▸ Given data:
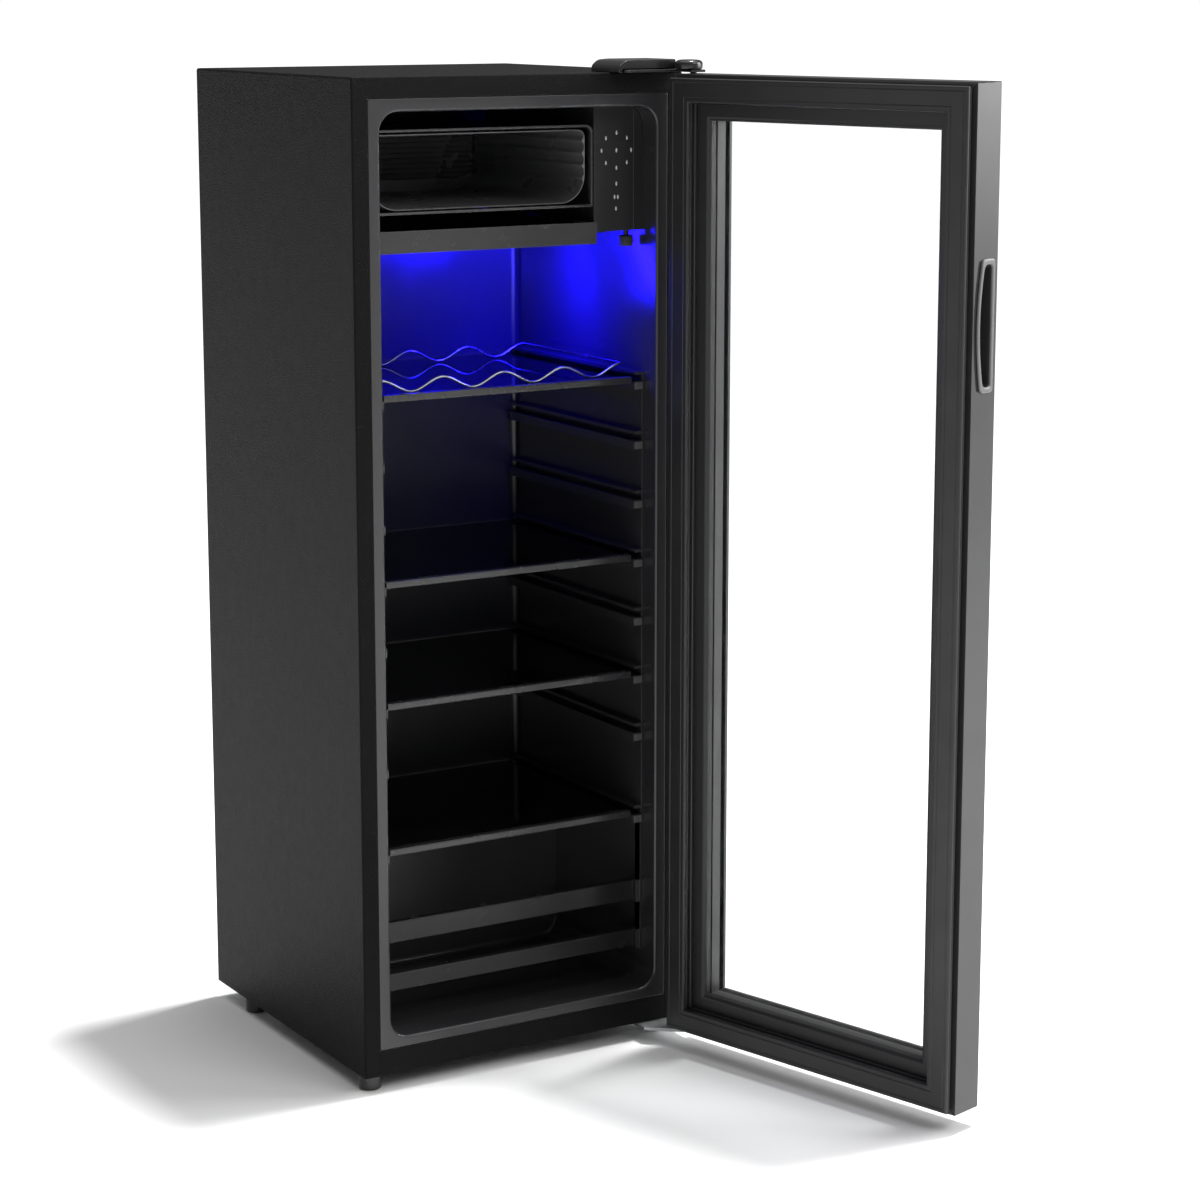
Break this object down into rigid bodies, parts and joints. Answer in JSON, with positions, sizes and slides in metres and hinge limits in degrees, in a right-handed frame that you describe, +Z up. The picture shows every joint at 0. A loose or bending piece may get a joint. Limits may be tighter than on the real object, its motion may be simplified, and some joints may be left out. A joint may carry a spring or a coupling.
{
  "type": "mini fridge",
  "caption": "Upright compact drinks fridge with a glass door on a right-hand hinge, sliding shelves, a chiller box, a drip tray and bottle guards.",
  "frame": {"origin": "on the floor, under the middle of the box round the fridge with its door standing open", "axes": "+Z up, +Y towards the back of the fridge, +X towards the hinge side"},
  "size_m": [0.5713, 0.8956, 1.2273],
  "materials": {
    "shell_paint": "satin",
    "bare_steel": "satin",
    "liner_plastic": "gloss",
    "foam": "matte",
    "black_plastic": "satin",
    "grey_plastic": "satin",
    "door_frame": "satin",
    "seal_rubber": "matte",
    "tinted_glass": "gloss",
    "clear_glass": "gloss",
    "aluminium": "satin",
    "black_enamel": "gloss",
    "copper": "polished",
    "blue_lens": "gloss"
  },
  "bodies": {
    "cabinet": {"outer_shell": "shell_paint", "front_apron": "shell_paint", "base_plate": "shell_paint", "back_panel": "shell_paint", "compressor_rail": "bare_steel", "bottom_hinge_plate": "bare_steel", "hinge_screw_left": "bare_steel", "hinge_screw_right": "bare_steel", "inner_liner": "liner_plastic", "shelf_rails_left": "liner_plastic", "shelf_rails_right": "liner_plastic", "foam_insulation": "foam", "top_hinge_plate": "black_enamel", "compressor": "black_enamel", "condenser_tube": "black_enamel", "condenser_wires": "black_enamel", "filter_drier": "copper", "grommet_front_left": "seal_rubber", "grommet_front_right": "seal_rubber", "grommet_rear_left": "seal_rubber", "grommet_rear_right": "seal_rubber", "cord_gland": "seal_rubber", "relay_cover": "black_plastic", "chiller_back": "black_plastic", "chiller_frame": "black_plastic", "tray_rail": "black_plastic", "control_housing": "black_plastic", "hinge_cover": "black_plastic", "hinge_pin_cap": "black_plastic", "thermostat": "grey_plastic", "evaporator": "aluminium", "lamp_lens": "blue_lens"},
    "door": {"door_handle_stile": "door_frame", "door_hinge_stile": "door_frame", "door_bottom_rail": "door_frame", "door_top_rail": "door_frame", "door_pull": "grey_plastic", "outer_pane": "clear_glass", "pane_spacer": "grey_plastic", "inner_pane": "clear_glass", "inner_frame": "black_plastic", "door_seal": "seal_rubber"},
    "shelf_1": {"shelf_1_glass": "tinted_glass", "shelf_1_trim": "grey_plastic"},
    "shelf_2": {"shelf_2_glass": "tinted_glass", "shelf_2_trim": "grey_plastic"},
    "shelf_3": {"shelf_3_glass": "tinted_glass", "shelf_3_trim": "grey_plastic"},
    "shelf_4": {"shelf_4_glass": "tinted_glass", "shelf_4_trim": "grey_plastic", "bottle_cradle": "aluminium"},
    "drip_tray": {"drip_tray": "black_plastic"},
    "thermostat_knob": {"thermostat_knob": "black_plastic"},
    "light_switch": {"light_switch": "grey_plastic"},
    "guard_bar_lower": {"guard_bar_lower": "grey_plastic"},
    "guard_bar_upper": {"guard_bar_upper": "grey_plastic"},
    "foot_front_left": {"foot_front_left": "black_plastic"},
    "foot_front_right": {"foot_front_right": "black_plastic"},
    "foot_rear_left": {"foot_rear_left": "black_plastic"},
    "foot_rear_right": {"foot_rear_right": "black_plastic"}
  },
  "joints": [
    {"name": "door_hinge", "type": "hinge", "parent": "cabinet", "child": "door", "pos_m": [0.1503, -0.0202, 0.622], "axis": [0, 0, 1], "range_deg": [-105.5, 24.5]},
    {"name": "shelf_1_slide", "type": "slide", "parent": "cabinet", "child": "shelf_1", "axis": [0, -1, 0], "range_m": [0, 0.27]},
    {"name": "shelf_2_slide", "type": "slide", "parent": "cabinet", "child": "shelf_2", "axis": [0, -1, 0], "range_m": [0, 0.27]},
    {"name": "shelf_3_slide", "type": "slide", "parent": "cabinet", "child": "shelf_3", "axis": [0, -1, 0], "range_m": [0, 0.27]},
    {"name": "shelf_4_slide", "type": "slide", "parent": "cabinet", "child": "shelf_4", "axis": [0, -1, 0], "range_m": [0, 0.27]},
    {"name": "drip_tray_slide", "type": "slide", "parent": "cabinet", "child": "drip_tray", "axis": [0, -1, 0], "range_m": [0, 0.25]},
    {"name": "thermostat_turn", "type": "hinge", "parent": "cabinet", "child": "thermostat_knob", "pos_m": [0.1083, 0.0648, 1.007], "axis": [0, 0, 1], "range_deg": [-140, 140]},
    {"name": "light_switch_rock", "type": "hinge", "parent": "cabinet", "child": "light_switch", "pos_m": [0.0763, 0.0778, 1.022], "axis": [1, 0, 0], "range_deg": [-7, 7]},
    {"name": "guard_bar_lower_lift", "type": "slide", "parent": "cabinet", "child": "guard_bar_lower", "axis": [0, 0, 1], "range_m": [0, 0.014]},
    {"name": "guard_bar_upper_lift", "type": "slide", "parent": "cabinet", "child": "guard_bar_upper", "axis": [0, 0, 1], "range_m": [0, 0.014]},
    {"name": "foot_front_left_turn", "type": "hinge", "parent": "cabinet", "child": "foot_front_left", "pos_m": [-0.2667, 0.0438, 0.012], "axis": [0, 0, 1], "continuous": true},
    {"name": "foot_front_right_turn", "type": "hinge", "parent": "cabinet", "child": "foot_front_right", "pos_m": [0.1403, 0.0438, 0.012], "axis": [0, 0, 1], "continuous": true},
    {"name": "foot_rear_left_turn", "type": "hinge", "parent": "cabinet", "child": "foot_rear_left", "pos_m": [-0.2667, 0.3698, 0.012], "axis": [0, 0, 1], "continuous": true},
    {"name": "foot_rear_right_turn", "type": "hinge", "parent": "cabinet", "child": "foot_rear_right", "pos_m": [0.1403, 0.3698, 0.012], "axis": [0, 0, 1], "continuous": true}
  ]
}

▸ Exercise aim: Word for word, restate all of the data shown above.

▸ Answer in full:
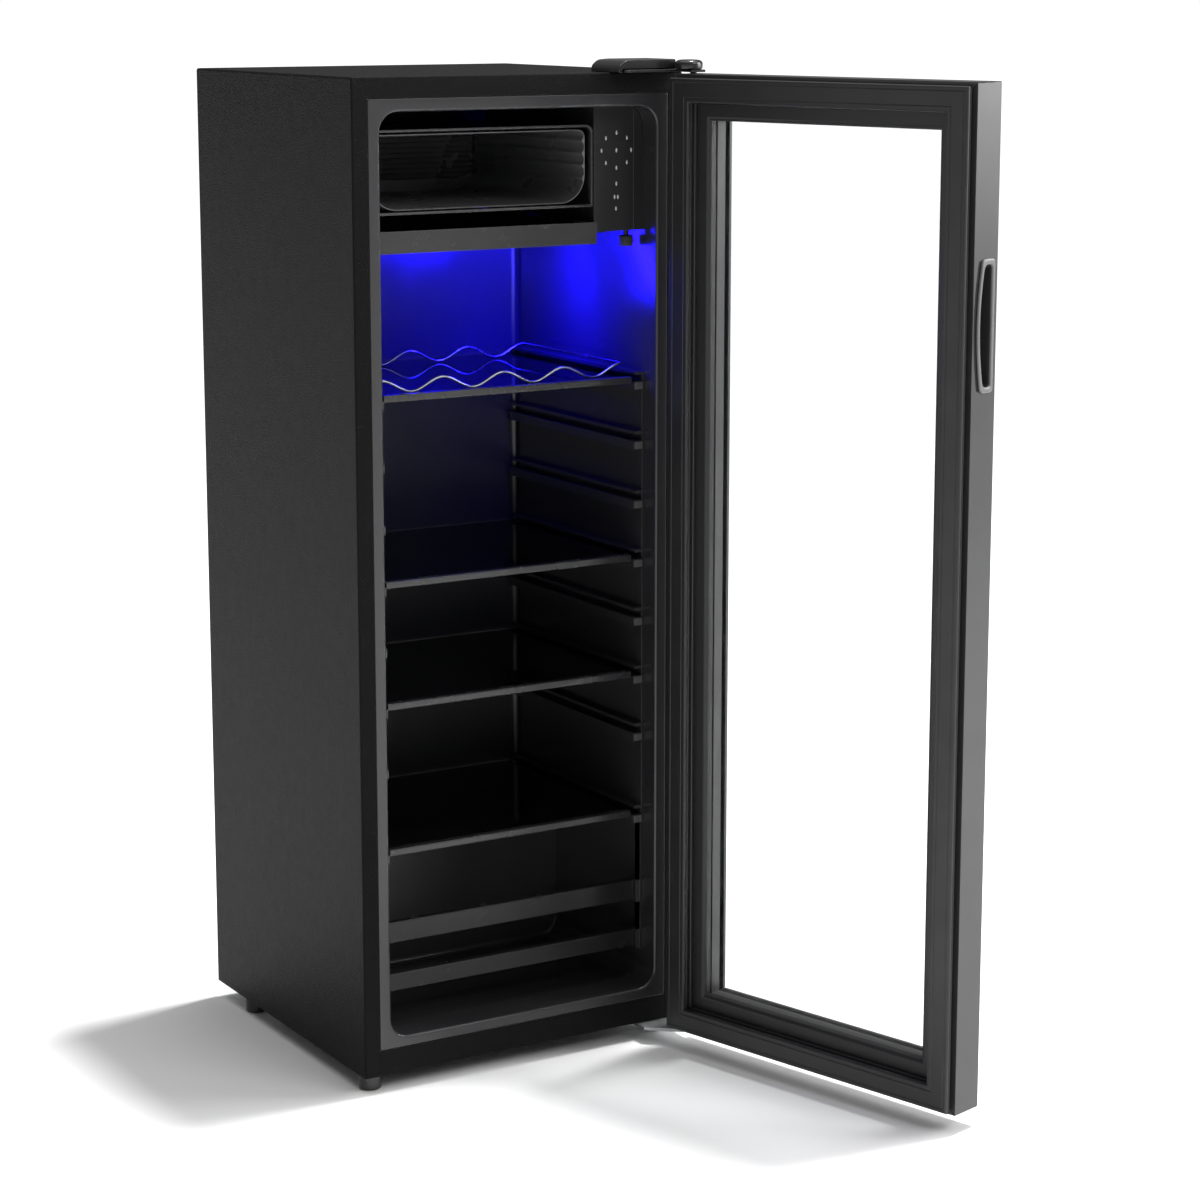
Break this object down into rigid bodies, parts and joints. Answer in JSON, with positions, sizes and slides in metres and hinge limits in degrees, in a right-handed frame that you describe, +Z up. The picture shows every joint at 0. A loose or bending piece may get a joint. Limits may be tighter than on the real object, its motion may be simplified, and some joints may be left out. A joint may carry a spring or a coupling.
{
  "type": "mini fridge",
  "caption": "Upright compact drinks fridge with a glass door on a right-hand hinge, sliding shelves, a chiller box, a drip tray and bottle guards.",
  "frame": {"origin": "on the floor, under the middle of the box round the fridge with its door standing open", "axes": "+Z up, +Y towards the back of the fridge, +X towards the hinge side"},
  "size_m": [0.5713, 0.8956, 1.2273],
  "materials": {
    "shell_paint": "satin",
    "bare_steel": "satin",
    "liner_plastic": "gloss",
    "foam": "matte",
    "black_plastic": "satin",
    "grey_plastic": "satin",
    "door_frame": "satin",
    "seal_rubber": "matte",
    "tinted_glass": "gloss",
    "clear_glass": "gloss",
    "aluminium": "satin",
    "black_enamel": "gloss",
    "copper": "polished",
    "blue_lens": "gloss"
  },
  "bodies": {
    "cabinet": {"outer_shell": "shell_paint", "front_apron": "shell_paint", "base_plate": "shell_paint", "back_panel": "shell_paint", "compressor_rail": "bare_steel", "bottom_hinge_plate": "bare_steel", "hinge_screw_left": "bare_steel", "hinge_screw_right": "bare_steel", "inner_liner": "liner_plastic", "shelf_rails_left": "liner_plastic", "shelf_rails_right": "liner_plastic", "foam_insulation": "foam", "top_hinge_plate": "black_enamel", "compressor": "black_enamel", "condenser_tube": "black_enamel", "condenser_wires": "black_enamel", "filter_drier": "copper", "grommet_front_left": "seal_rubber", "grommet_front_right": "seal_rubber", "grommet_rear_left": "seal_rubber", "grommet_rear_right": "seal_rubber", "cord_gland": "seal_rubber", "relay_cover": "black_plastic", "chiller_back": "black_plastic", "chiller_frame": "black_plastic", "tray_rail": "black_plastic", "control_housing": "black_plastic", "hinge_cover": "black_plastic", "hinge_pin_cap": "black_plastic", "thermostat": "grey_plastic", "evaporator": "aluminium", "lamp_lens": "blue_lens"},
    "door": {"door_handle_stile": "door_frame", "door_hinge_stile": "door_frame", "door_bottom_rail": "door_frame", "door_top_rail": "door_frame", "door_pull": "grey_plastic", "outer_pane": "clear_glass", "pane_spacer": "grey_plastic", "inner_pane": "clear_glass", "inner_frame": "black_plastic", "door_seal": "seal_rubber"},
    "shelf_1": {"shelf_1_glass": "tinted_glass", "shelf_1_trim": "grey_plastic"},
    "shelf_2": {"shelf_2_glass": "tinted_glass", "shelf_2_trim": "grey_plastic"},
    "shelf_3": {"shelf_3_glass": "tinted_glass", "shelf_3_trim": "grey_plastic"},
    "shelf_4": {"shelf_4_glass": "tinted_glass", "shelf_4_trim": "grey_plastic", "bottle_cradle": "aluminium"},
    "drip_tray": {"drip_tray": "black_plastic"},
    "thermostat_knob": {"thermostat_knob": "black_plastic"},
    "light_switch": {"light_switch": "grey_plastic"},
    "guard_bar_lower": {"guard_bar_lower": "grey_plastic"},
    "guard_bar_upper": {"guard_bar_upper": "grey_plastic"},
    "foot_front_left": {"foot_front_left": "black_plastic"},
    "foot_front_right": {"foot_front_right": "black_plastic"},
    "foot_rear_left": {"foot_rear_left": "black_plastic"},
    "foot_rear_right": {"foot_rear_right": "black_plastic"}
  },
  "joints": [
    {"name": "door_hinge", "type": "hinge", "parent": "cabinet", "child": "door", "pos_m": [0.1503, -0.0202, 0.622], "axis": [0, 0, 1], "range_deg": [-105.5, 24.5]},
    {"name": "shelf_1_slide", "type": "slide", "parent": "cabinet", "child": "shelf_1", "axis": [0, -1, 0], "range_m": [0, 0.27]},
    {"name": "shelf_2_slide", "type": "slide", "parent": "cabinet", "child": "shelf_2", "axis": [0, -1, 0], "range_m": [0, 0.27]},
    {"name": "shelf_3_slide", "type": "slide", "parent": "cabinet", "child": "shelf_3", "axis": [0, -1, 0], "range_m": [0, 0.27]},
    {"name": "shelf_4_slide", "type": "slide", "parent": "cabinet", "child": "shelf_4", "axis": [0, -1, 0], "range_m": [0, 0.27]},
    {"name": "drip_tray_slide", "type": "slide", "parent": "cabinet", "child": "drip_tray", "axis": [0, -1, 0], "range_m": [0, 0.25]},
    {"name": "thermostat_turn", "type": "hinge", "parent": "cabinet", "child": "thermostat_knob", "pos_m": [0.1083, 0.0648, 1.007], "axis": [0, 0, 1], "range_deg": [-140, 140]},
    {"name": "light_switch_rock", "type": "hinge", "parent": "cabinet", "child": "light_switch", "pos_m": [0.0763, 0.0778, 1.022], "axis": [1, 0, 0], "range_deg": [-7, 7]},
    {"name": "guard_bar_lower_lift", "type": "slide", "parent": "cabinet", "child": "guard_bar_lower", "axis": [0, 0, 1], "range_m": [0, 0.014]},
    {"name": "guard_bar_upper_lift", "type": "slide", "parent": "cabinet", "child": "guard_bar_upper", "axis": [0, 0, 1], "range_m": [0, 0.014]},
    {"name": "foot_front_left_turn", "type": "hinge", "parent": "cabinet", "child": "foot_front_left", "pos_m": [-0.2667, 0.0438, 0.012], "axis": [0, 0, 1], "continuous": true},
    {"name": "foot_front_right_turn", "type": "hinge", "parent": "cabinet", "child": "foot_front_right", "pos_m": [0.1403, 0.0438, 0.012], "axis": [0, 0, 1], "continuous": true},
    {"name": "foot_rear_left_turn", "type": "hinge", "parent": "cabinet", "child": "foot_rear_left", "pos_m": [-0.2667, 0.3698, 0.012], "axis": [0, 0, 1], "continuous": true},
    {"name": "foot_rear_right_turn", "type": "hinge", "parent": "cabinet", "child": "foot_rear_right", "pos_m": [0.1403, 0.3698, 0.012], "axis": [0, 0, 1], "continuous": true}
  ]
}